Quando o assunto é ações públicas, o professor cita como solução a mudança de postura diante de um problema que não vai deixar de existir.

“Não há lugar na superfície da terra para tanta água quando a chuva é forte e contínua. Você pode resolver o problema em um local, mas este problema será transferido para outro local mais baixo, porque a água não desaparece. Por isso, ao fazer o estudo e o planejamento, os comitês de bacias nos municípios devem buscar um equilíbrio, resolver o problema de uma forma melhor distribuída, um pouco em cada lugar”, alega Masato ao apontar medidas que podem ajudar a prevenir os danos, mas que ainda são tímidas no Brasil.

“Já existem cidades que estão trocando o concreto pelo concreto poroso, que é permeável, metade barro e metade concreto. Funciona como esponja, igual ao solo, só que é mais resistente. Outras usam pavers no lugar do asfalto. Criciúma (SC) e São Carlos (SP), por exemplo, são cidades que investiram na arborização e na renaturezação dos rios para canalizar e diminuir a velocidade da água. O caminho, certamente, está na natureza, na ruralização das cidades”.

Cidades inovam em soluções no mundo

Cidade-Esponja na China

Se o Brasil ainda encontra problemas para conter os estragos das enchentes, países como China, Alemanha, Holanda, Canadá, Austrália e Espanha estão bem avançados no tema, de olho no aquecimento global e nas mudanças climáticas.

A China, segunda maior economia mundial que sofre com a poluição do ar, está investindo em “cidades-esponjas”, que têm sistemas de drenagem especiais e áreas verdes para absorver a água do solo e guardá-la para o futuro. Já são 16 delas no país. Segundo o regulamento do projeto, 20% das áreas urbanas das cidades-esponjas selecionadas terão de ser capazes de absorver e armazenar 70% das águas pluviais até 2020.

As cidades-esponjas são cobertas de verde. As construções públicas, condomínios residenciais e parques industriais possuem tetos verdes ou jardins nas coberturas das construções para absorver a chuva, além de instalações de purificação e reciclagem. A ideia consiste em manter a chuva onde ela cai, em vez de escoar, simulando o ciclo natural da água.
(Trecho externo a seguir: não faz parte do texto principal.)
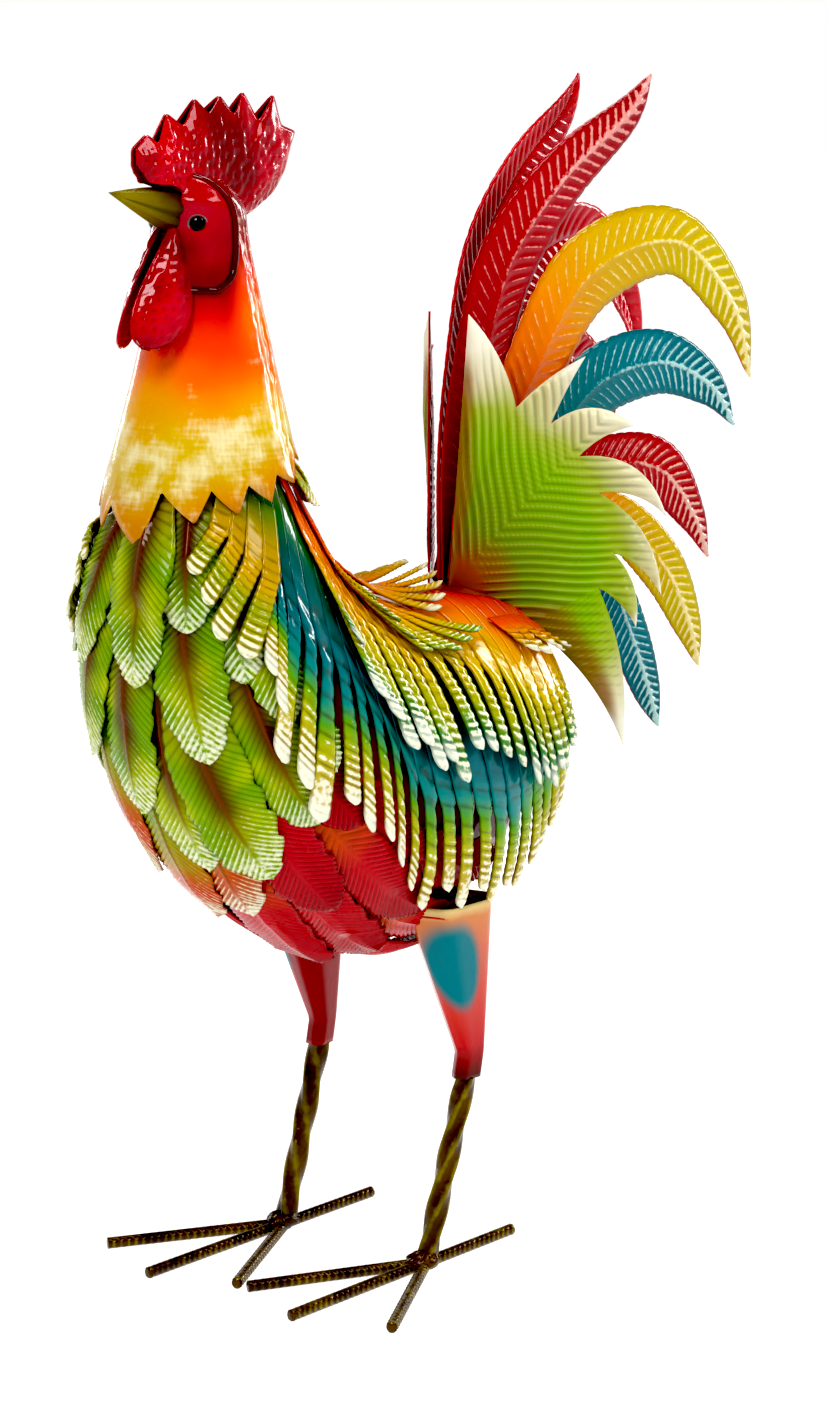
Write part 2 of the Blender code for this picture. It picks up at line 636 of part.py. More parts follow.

Assim, a água da chuva é absorvida pelo solo e pela vegetação, e uma grande parte evapora em seguida, resfriando o ambiente.

A China também se prepara para entregar em 2020, a primeira cidade 100% sustentável, chamada de “cidade floresta”. Com 175 hectares, construída em três anos, a cidade receberá 40 mil árvores e quase um milhão de plantas de mais de 100 espécies diferentes. A vegetação colocada sobre as fachadas de todos os edifícios promete melhorar a qualidade do ar, diminuir a temperatura média e criar barreiras naturais contra os ruídos.
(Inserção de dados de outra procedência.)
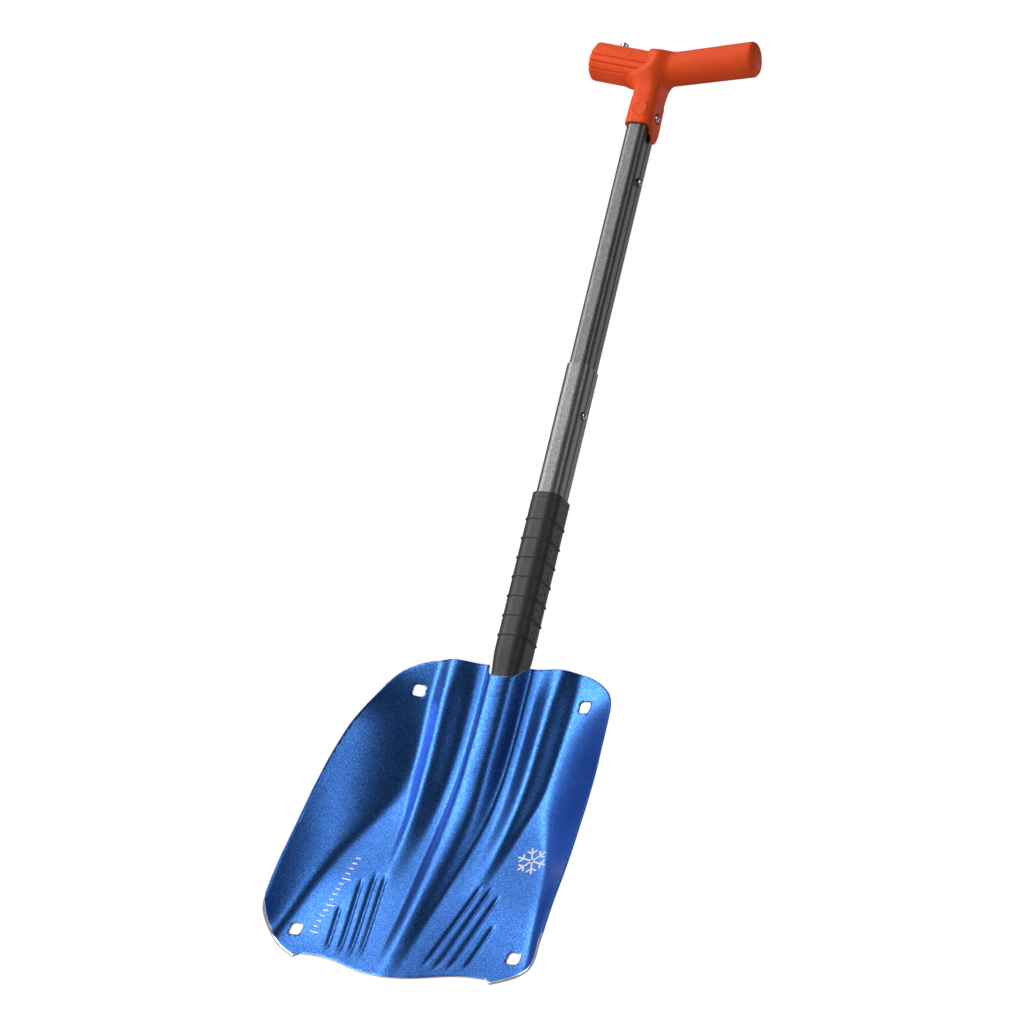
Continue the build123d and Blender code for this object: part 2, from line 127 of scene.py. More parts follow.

A expectativa é que a "cidade floresta" seja capaz de produzir, em um ano, aproximadamente 900 toneladas de oxigênio, além absorver quase 10 mil toneladas de dióxido de carbono e 57 toneladas de poluentes. O projeto ainda contribuirá para a biodiversidade da região, com habitats para aves, insetos e pequenos animais.

Projetada pelo arquiteto italiano Stefano Boeri, a nova metrópole verde deve ficar em Liuzhou e acomodar cerca de 30 mil pessoas, com casas, hotéis, escritórios, hospitais e escolas.
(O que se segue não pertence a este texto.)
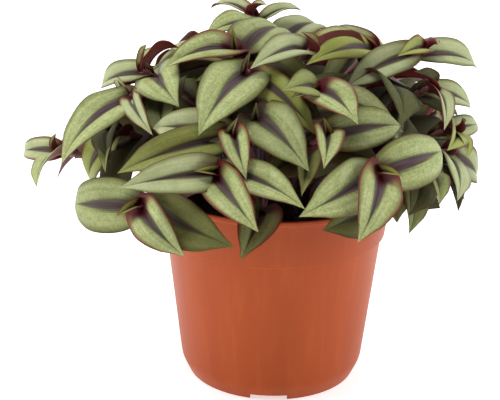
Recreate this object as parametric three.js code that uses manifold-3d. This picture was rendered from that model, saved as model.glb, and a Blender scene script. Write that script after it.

A capital da Alemanha, Berlim, também se tornou cidade-esponja, com mais árvores e toldos nas calçadas para proporcionar sombra; telhados cobertos com musgo e grama; edifícios pintados com cores claras, que refletem mais calor do que absorvem; pavimentação de estradas especial, resistente ao calor, para prevenir o derretimento do asfalto em dias muito quentes; charcos urbanos e mais áreas permeáveis para absorver e armazenar a água das chuvas. A Alemanha também construiu o maior condomínio sustentável do mundo, com 162 apartamentos, uma usina solar própria e jardins verticais.

Na Holanda, para resolver o problema dos moradores com o aumento do nível do mar e dos rios, o país construiu casas flutuantes. As estruturas das casas são formadas por blocos de concreto preenchidos com isopor e considerados insubmergíveis. Na capital Amsterdã, foi projetada em 2011, a ilha de Steigereiland (ilha dos Ancoradouros), que é um bairro flutuante com 43 residências ligadas a quatro ancoradouros, como barcos em portos.

E se essas ideias pudessem ser implantadas no Brasil? Apesar de algumas cidades já investirem em projetos mais sustentáveis, por enquanto, isso ainda é um sonho.